### SHORT EXERCISE
Reproduce verbatim the lines up to and including the one with "return edges", starting from the first.
# Start of DATASET EXCERPT
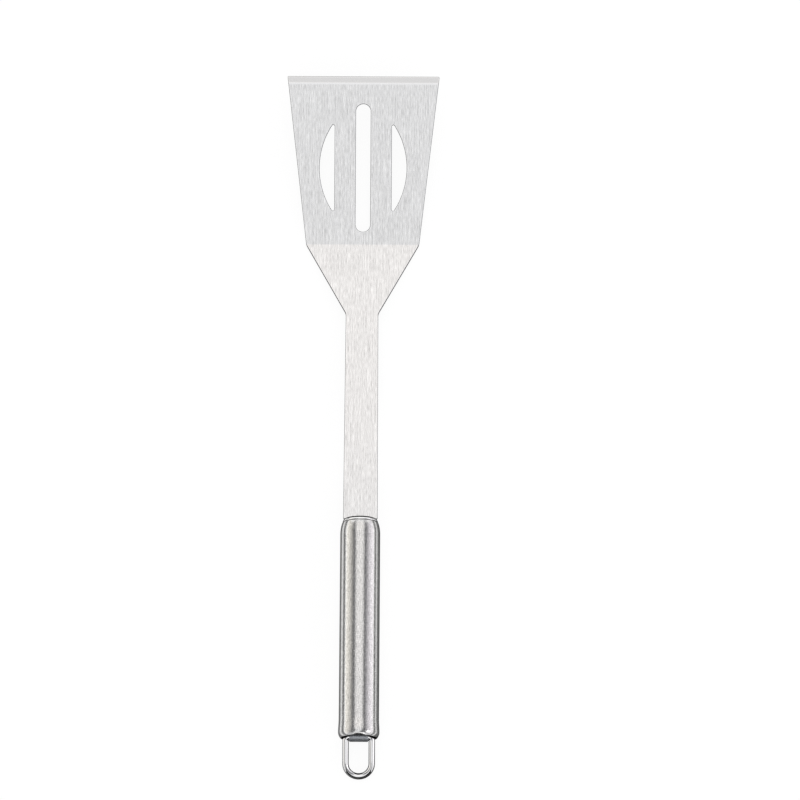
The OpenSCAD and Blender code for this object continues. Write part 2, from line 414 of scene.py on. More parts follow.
rim_in, rim_down, rim_wear_and_highlight, rim_cut = [np.concatenate([half, half[::-1]]) for half in
                                       (upper_in, upper_down, upper_wear_and_highlight, upper_cut)]
rim_above = np.arange(len(rim_in)) < len(upper_in)


def rim_grid(path):
    """Points of the rim along one path, as a grid of profile steps by path points, and marks."""
    inner = cross_rows(into_metal(path, rim_in[0]))
    rings = np.stack([into_metal(inner, inset - rim_in[0]) for inset in rim_in])
    x, s = rings[..., 0], rings[..., 1]
    n = np.where(rim_above[:, None], upper_face(s) - rim_down[:, None],
                 rim_down[:, None] - sheet_t / 2)
    # A light line along the bevel's crease is a painted highlight, carried by the same mark as the wear.
    crease = np.exp(-((s - crease_s + crease_ease) / crease_highlight_reach) ** 2)
    crease = crease * rim_above[:, None]
    # Marks: the light line of wear and painted highlight, the ground bevel, and the dark of cut metal and painted
    # shade.
    marks = {"wear_and_highlight": np.maximum(rim_wear_and_highlight[:, None], crease),
             "ground": (s > crease_s) * rim_above[:, None],
             "cut": np.broadcast_to(rim_cut[:, None], s.shape)}
    return on_sheet(x, s, n), inner, marks


# %% [markdown]
# ## The flats between the rims
#
# What is left is a flat with three holes. A constrained triangulation fills it: the
# inner rings and the rows are its fixed edges, and triangles whose middle lies outside
# the metal are dropped. A middle lies inside if a line from it crosses the paths an odd
# number of times. Four far corners round the whole keep slivers off the straight sides.
# The same triangles, turned over, make the underside.

# %% Fill the flats
ON_ROW, WELD = 1e-9, 1e-7


def row_edges(flat, path_of):
    """An edge between the two ends of each row, which lie on the outline."""
    edges = []
    for row in rows:
        ends = np.nonzero((np.abs(flat[:, 1] - row) < ON_ROW) & (path_of == 0))[0]
        if len(ends) > 1:
            edges.append((ends[np.argmin(flat[ends, 0])], ends[np.argmax(flat[ends, 0])]))
    return edges


def inside_metal(spots, starts, ends):
    """True where a ray towards +x crosses the paths' sides an odd number of times."""
    level = spots[:, None, 1]
    spans = (starts[:, 1] > level) != (ends[:, 1] > level)
    rise = np.where(ends[:, 1] == starts[:, 1], 1, ends[:, 1] - starts[:, 1])
    cut_x = starts[:, 0] + (level - starts[:, 1]) / rise * (ends[:, 0] - starts[:, 0])
    return np.sum(spans & (cut_x > spots[:, None, 0]), axis=1) % 2 == 1


def fill_flats(inner_paths):
    """Triangles between the inner rings, as numbers of their points."""
    flat = np.concatenate(inner_paths)
    counts = [len(path) for path in inner_paths]
    firsts = np.cumsum([0] + counts[:-1])
    after = np.concatenate([first + np.roll(np.arange(count), -1)
                            for first, count in zip(firsts, counts)])
    path_of = np.repeat(np.arange(len(counts)), counts)
    fixed = np.concatenate([np.column_stack([np.arange(len(flat)), after]),
                            row_edges(flat, path_of)]).tolist()
    low, high = flat.min(axis=0) - blade_front_w, flat.max(axis=0) + blade_front_w
    surround = [low, (high[0], low[1]), high, (low[0], high[1])]
    corners = [Vector(point) for point in np.vstack([flat, surround]).tolist()]
    found = delaunay_2d_cdt(corners, fixed, [], 0, WELD)
    if len(found[0]) != len(corners):
        raise ValueError("a row crosses a path between its points")
    triangles = np.array(found[2])
    triangles = triangles[np.all(triangles < len(flat), axis=1)]
    return triangles[inside_metal(flat[triangles].mean(axis=1), flat, flat[after])]


# %% Blade, neck and shank
def blade_and_shank():
    """Rims along all four paths, and the flats between them above and below."""
    grids = [rim_grid(path) for path in [outline] + slots]
    steps = len(rim_in)
    points, faces, top, bottom, first = [], [], [], [], 0
    for grid, inner, _ in grids:
        columns = len(inner)
        points.append(grid.reshape(-1, 3))
        faces += (np.array(grid_faces(steps, columns)) + first).tolist()
        top.append(first + np.arange(columns))
        bottom.append(first + (steps - 1) * columns + np.arange(columns))
        first += steps * columns
    triangles = fill_flats([inner for _, inner, _ in grids])
    faces += np.concatenate(top)[triangles[:, ::-1]].tolist()
    faces += np.concatenate(bottom)[triangles].tolist()
    marks = {name: np.concatenate([made[name].ravel() for _, _, made in grids])
             for name in ("wear_and_highlight", "ground", "cut")}
    return make_piece("blade_and_shank_steel", "blade_and_shank",
                      np.concatenate(points), faces, **marks)


blade_piece = blade_and_shank()

# %% [markdown]
# ## Turning a profile about the handle's axis
#
# Tube and caps are round, so each is a closed profile turned about the handle's axis:
# the point at a radius and an angle lies at (radius sin, along, axis + radius cos). A
# share can draw a row of the profile from its circle towards a slot's outline, which is
# how a round cap gets its straight slot. The slot's outline is a superellipse, a root of
# the cosine and the sine, which is nearly a rectangle with round corners.

# %% Turn a profile
TURNS = 160
turn_angle = np.arange(TURNS) * 2 * math.pi / TURNS
squareness = 0.12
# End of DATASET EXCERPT
### WRITTEN REPLY
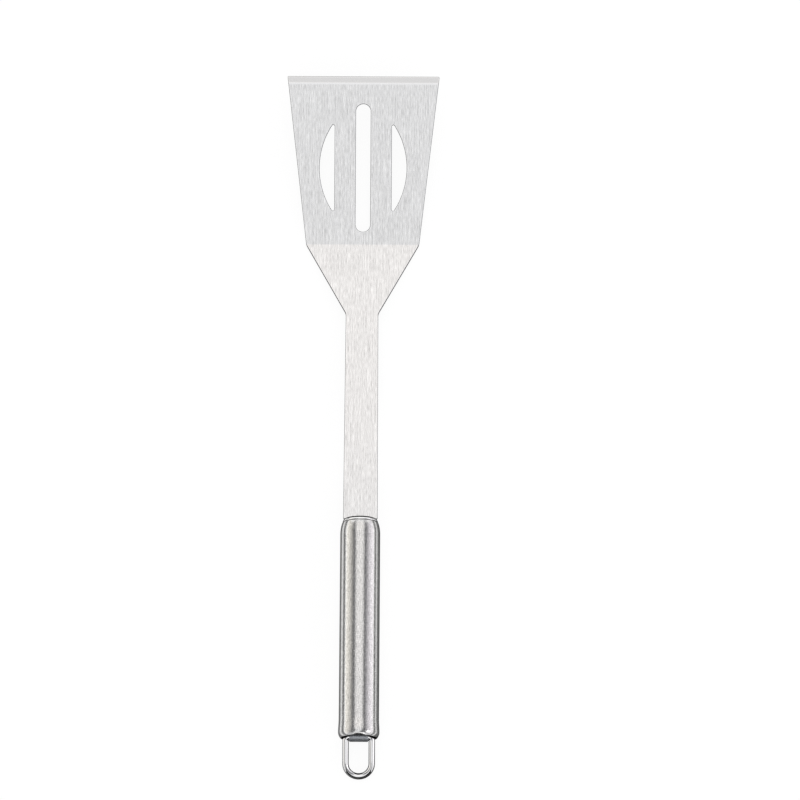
The OpenSCAD and Blender code for this object continues. Write part 2, from line 414 of scene.py on. More parts follow.
rim_in, rim_down, rim_wear_and_highlight, rim_cut = [np.concatenate([half, half[::-1]]) for half in
                                       (upper_in, upper_down, upper_wear_and_highlight, upper_cut)]
rim_above = np.arange(len(rim_in)) < len(upper_in)


def rim_grid(path):
    """Points of the rim along one path, as a grid of profile steps by path points, and marks."""
    inner = cross_rows(into_metal(path, rim_in[0]))
    rings = np.stack([into_metal(inner, inset - rim_in[0]) for inset in rim_in])
    x, s = rings[..., 0], rings[..., 1]
    n = np.where(rim_above[:, None], upper_face(s) - rim_down[:, None],
                 rim_down[:, None] - sheet_t / 2)
    # A light line along the bevel's crease is a painted highlight, carried by the same mark as the wear.
    crease = np.exp(-((s - crease_s + crease_ease) / crease_highlight_reach) ** 2)
    crease = crease * rim_above[:, None]
    # Marks: the light line of wear and painted highlight, the ground bevel, and the dark of cut metal and painted
    # shade.
    marks = {"wear_and_highlight": np.maximum(rim_wear_and_highlight[:, None], crease),
             "ground": (s > crease_s) * rim_above[:, None],
             "cut": np.broadcast_to(rim_cut[:, None], s.shape)}
    return on_sheet(x, s, n), inner, marks


# %% [markdown]
# ## The flats between the rims
#
# What is left is a flat with three holes. A constrained triangulation fills it: the
# inner rings and the rows are its fixed edges, and triangles whose middle lies outside
# the metal are dropped. A middle lies inside if a line from it crosses the paths an odd
# number of times. Four far corners round the whole keep slivers off the straight sides.
# The same triangles, turned over, make the underside.

# %% Fill the flats
ON_ROW, WELD = 1e-9, 1e-7


def row_edges(flat, path_of):
    """An edge between the two ends of each row, which lie on the outline."""
    edges = []
    for row in rows:
        ends = np.nonzero((np.abs(flat[:, 1] - row) < ON_ROW) & (path_of == 0))[0]
        if len(ends) > 1:
            edges.append((ends[np.argmin(flat[ends, 0])], ends[np.argmax(flat[ends, 0])]))
    return edges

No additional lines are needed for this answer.